Obviously, such a child would not need the slow pace of the complete lesson plan outlined above. Plans are made for people, not people for plans. Sometimes, “the rules” need to be broken. Wisdom is in knowing when to break them. If a child is bored and doesn’t want to do the lesson, try something different.

Fun Slate Activities

These activities may help students build interest in using the slate and stylus.

  • Copy lyrics to their favorite songs.
  • Make a list of things they’d like for a birthday or Christmas.
  • Write a daily journal.
  • Write letters to a pen pal who is also a braille reader.
  • Teach a friend to use the slate and stylus and exchange notes.

If the student is tiring easily, try changing the writing position or the paper being used.

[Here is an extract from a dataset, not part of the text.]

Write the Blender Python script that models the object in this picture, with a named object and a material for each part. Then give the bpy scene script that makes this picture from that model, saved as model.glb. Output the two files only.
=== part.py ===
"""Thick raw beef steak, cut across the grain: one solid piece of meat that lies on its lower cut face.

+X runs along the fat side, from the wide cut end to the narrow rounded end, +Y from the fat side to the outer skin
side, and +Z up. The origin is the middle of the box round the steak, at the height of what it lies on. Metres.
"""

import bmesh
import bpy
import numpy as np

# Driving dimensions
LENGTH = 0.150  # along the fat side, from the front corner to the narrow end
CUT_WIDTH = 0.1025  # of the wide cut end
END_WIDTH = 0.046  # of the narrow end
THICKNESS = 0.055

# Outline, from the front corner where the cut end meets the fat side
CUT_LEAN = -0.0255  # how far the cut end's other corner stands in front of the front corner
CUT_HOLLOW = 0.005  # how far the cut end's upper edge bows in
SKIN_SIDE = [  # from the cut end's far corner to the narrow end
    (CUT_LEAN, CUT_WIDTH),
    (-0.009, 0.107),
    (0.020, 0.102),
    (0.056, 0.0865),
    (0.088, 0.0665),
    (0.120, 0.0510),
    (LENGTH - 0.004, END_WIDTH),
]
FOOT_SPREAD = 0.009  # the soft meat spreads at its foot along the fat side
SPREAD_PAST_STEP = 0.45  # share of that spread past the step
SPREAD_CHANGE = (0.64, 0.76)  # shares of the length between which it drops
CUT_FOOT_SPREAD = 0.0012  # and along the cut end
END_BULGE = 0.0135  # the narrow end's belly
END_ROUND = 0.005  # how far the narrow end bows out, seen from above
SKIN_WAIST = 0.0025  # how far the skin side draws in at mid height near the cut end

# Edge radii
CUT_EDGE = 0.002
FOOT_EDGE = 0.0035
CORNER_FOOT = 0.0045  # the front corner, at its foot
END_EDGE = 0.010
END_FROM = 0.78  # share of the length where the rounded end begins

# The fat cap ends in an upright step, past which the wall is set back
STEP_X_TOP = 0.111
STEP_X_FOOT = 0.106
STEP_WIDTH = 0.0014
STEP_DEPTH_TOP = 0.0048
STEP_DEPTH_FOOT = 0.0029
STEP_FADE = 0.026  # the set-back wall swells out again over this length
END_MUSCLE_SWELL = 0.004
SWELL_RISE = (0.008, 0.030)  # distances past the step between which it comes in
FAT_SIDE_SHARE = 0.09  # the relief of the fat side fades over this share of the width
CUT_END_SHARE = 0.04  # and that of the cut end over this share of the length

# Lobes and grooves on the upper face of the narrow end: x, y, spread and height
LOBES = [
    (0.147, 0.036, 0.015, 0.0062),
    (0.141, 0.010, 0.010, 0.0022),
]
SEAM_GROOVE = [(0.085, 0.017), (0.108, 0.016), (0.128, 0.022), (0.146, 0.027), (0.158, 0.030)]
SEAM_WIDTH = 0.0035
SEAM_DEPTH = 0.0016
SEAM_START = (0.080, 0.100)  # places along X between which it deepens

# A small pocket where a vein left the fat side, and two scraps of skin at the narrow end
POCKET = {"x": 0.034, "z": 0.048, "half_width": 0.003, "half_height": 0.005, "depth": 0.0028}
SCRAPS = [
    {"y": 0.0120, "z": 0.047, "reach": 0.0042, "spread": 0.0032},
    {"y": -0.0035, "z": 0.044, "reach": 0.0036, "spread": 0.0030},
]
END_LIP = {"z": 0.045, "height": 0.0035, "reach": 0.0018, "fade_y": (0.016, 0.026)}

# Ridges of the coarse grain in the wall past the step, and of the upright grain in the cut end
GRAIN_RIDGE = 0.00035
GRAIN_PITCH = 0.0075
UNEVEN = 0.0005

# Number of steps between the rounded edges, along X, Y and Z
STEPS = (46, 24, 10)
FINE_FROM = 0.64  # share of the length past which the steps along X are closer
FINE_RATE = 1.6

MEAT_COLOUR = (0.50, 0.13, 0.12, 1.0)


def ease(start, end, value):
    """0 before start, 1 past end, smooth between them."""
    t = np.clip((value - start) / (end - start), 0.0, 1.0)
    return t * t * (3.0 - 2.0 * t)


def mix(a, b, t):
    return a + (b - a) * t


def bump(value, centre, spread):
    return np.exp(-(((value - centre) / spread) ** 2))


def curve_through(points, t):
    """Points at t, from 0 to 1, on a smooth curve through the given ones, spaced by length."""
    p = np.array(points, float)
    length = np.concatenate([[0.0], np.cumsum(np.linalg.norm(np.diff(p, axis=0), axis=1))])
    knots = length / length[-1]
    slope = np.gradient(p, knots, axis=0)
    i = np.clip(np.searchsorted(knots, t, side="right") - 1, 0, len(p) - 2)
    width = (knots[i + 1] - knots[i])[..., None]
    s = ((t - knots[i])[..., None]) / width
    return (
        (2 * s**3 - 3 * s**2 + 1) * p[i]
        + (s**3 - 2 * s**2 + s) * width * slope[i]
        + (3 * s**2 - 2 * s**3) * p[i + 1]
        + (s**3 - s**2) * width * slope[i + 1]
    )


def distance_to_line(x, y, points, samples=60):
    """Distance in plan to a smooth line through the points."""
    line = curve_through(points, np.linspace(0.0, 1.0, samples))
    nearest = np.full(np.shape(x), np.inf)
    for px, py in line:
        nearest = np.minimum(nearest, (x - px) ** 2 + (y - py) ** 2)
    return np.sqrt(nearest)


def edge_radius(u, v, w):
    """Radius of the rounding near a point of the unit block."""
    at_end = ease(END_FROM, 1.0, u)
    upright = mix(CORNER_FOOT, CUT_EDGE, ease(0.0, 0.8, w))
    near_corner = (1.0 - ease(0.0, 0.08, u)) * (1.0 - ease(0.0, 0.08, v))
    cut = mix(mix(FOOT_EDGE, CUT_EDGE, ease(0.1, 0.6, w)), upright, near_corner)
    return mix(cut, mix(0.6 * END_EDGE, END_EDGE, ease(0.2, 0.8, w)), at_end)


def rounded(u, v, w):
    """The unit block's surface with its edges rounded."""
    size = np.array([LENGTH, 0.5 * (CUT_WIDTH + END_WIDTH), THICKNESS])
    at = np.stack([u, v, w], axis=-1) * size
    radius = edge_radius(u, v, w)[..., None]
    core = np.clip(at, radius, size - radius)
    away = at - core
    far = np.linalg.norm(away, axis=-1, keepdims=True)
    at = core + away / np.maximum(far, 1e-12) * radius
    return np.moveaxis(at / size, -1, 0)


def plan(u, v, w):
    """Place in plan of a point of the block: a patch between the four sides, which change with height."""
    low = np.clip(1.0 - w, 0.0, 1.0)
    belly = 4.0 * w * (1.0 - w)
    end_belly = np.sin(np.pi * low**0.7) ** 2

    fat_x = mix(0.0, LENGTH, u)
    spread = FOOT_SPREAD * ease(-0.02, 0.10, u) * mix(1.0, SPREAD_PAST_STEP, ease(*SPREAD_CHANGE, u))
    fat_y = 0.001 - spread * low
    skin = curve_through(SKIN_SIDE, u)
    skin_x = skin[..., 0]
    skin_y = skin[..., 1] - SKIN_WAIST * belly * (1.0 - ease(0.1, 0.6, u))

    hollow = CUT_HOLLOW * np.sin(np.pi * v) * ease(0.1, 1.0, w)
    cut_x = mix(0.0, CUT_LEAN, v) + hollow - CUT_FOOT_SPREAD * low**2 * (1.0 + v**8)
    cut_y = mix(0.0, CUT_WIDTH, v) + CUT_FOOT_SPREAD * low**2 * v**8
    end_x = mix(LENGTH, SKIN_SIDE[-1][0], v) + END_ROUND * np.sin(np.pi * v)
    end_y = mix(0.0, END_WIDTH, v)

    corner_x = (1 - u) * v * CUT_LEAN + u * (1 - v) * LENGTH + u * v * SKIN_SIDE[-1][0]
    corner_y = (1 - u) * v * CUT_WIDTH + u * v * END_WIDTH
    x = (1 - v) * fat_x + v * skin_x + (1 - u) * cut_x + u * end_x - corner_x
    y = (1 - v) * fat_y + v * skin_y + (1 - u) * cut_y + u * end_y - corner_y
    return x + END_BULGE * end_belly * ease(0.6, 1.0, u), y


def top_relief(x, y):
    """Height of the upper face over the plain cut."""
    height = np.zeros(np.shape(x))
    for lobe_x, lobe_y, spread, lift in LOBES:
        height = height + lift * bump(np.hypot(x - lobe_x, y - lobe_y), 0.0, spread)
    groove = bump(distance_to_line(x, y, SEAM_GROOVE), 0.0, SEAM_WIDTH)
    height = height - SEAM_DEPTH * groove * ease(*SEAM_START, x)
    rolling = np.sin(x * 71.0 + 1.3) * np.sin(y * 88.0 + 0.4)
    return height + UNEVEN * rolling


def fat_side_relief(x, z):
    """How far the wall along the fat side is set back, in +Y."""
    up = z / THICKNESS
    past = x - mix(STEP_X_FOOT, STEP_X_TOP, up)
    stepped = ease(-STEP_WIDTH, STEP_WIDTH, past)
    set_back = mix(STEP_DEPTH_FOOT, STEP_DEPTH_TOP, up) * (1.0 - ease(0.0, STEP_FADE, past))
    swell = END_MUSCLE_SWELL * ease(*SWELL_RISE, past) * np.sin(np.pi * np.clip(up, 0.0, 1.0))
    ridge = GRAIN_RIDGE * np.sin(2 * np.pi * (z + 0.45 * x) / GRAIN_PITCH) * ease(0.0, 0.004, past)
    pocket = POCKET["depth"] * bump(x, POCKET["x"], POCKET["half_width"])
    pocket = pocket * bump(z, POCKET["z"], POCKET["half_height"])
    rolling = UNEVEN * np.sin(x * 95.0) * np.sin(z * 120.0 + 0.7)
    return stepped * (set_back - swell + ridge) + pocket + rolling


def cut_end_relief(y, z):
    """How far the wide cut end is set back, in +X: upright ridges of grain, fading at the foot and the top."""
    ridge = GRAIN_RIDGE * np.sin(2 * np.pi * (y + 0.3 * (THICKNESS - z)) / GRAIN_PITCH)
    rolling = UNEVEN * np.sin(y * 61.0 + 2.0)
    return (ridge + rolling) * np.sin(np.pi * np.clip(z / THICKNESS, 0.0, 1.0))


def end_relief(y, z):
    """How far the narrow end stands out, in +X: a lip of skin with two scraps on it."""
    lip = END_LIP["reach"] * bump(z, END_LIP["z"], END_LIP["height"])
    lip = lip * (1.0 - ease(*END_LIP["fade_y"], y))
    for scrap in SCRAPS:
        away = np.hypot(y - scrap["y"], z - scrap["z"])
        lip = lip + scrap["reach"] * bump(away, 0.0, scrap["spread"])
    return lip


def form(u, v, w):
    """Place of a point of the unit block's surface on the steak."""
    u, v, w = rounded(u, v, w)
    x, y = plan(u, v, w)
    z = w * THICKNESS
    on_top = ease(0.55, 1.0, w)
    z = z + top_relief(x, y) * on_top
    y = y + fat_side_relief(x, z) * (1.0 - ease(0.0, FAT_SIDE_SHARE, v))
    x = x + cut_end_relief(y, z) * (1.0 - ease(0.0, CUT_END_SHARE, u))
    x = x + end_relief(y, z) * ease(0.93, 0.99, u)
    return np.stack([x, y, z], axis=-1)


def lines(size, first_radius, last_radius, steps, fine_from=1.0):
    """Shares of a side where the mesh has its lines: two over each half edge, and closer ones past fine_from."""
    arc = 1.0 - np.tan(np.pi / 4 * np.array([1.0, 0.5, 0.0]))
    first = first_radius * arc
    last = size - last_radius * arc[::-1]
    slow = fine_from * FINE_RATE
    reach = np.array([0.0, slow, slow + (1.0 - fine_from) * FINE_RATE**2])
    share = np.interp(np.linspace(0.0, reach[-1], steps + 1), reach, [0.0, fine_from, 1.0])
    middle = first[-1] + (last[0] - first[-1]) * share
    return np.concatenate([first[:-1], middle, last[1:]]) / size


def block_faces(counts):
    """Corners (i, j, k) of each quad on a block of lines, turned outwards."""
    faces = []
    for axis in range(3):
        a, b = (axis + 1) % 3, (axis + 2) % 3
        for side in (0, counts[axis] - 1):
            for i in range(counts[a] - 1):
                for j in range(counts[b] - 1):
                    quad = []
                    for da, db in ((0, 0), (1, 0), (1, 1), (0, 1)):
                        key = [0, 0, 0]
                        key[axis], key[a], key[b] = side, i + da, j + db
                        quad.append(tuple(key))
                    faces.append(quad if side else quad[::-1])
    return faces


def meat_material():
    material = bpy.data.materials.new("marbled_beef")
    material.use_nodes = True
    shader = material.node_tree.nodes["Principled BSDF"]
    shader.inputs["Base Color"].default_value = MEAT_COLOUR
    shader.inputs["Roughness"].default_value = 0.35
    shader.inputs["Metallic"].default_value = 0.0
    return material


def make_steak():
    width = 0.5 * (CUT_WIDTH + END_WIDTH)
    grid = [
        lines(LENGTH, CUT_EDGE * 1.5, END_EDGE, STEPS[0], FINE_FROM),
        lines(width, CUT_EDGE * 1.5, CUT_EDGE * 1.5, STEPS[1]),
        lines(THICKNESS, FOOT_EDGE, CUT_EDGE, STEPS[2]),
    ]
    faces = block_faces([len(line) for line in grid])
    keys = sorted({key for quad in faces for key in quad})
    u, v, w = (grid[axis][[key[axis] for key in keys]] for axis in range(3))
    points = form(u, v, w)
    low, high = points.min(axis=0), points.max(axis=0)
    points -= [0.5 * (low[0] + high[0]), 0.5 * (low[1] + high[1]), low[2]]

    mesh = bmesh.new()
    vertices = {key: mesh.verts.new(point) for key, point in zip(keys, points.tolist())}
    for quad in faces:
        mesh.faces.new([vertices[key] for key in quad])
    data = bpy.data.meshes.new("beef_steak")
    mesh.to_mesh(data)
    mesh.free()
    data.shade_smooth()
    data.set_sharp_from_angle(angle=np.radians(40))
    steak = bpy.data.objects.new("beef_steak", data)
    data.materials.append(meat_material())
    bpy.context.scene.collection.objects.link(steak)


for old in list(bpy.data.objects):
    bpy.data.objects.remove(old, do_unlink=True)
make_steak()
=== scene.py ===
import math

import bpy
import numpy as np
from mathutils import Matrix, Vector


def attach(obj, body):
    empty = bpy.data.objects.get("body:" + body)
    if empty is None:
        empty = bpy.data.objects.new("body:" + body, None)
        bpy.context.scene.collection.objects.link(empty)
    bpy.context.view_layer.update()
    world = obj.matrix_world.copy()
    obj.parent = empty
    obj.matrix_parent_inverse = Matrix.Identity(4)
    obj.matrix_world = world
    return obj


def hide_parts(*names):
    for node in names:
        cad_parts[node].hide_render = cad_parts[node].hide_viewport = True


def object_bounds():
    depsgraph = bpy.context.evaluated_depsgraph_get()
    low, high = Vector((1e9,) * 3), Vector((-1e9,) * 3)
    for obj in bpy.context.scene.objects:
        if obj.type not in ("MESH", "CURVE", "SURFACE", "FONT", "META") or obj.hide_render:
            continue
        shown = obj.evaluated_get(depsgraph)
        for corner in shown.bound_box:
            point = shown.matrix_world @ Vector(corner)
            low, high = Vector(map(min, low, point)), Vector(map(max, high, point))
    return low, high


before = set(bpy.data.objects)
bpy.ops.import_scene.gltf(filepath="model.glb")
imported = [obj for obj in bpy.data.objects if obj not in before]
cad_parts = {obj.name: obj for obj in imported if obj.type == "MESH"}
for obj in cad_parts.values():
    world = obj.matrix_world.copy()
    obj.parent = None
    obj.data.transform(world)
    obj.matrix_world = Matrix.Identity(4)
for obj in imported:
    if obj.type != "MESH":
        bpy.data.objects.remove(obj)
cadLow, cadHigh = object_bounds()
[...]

  • Experiment with different kinds of slates and styluses.
  • Experiment with different kinds of paper.
  • When using paper with punched holes, place the holes nearest the hinge of the slate.
  • Be flexible about the writing position.
  • If writing is interrupted, mark the place where it stopped.
  • If the place is lost, use the stylus to gently feel to determine which dots, if any, have been made.
  • Buy a slate and stylus case to keep track of supplies in a backpack or purse.
  • At first, make practices short and frequent.


Allman, C. B. (1998). Braille communication skills: What teachers teach and visually impaired adults use. Journal of visual impairment and blindness; 92(5), 331-337.

Mangold, S. and Jones, L. (1995). Pocket tools are never out of style! Presented at Getting in touch with literacy. Austin, TX.

Willoughby, Doris M. and Duffy, Sharon L. M. (1989). Handbook for Itinerant and Resource Teachers of Blind and Visually Impaired Students. Baltimore: National Federation for the Blind.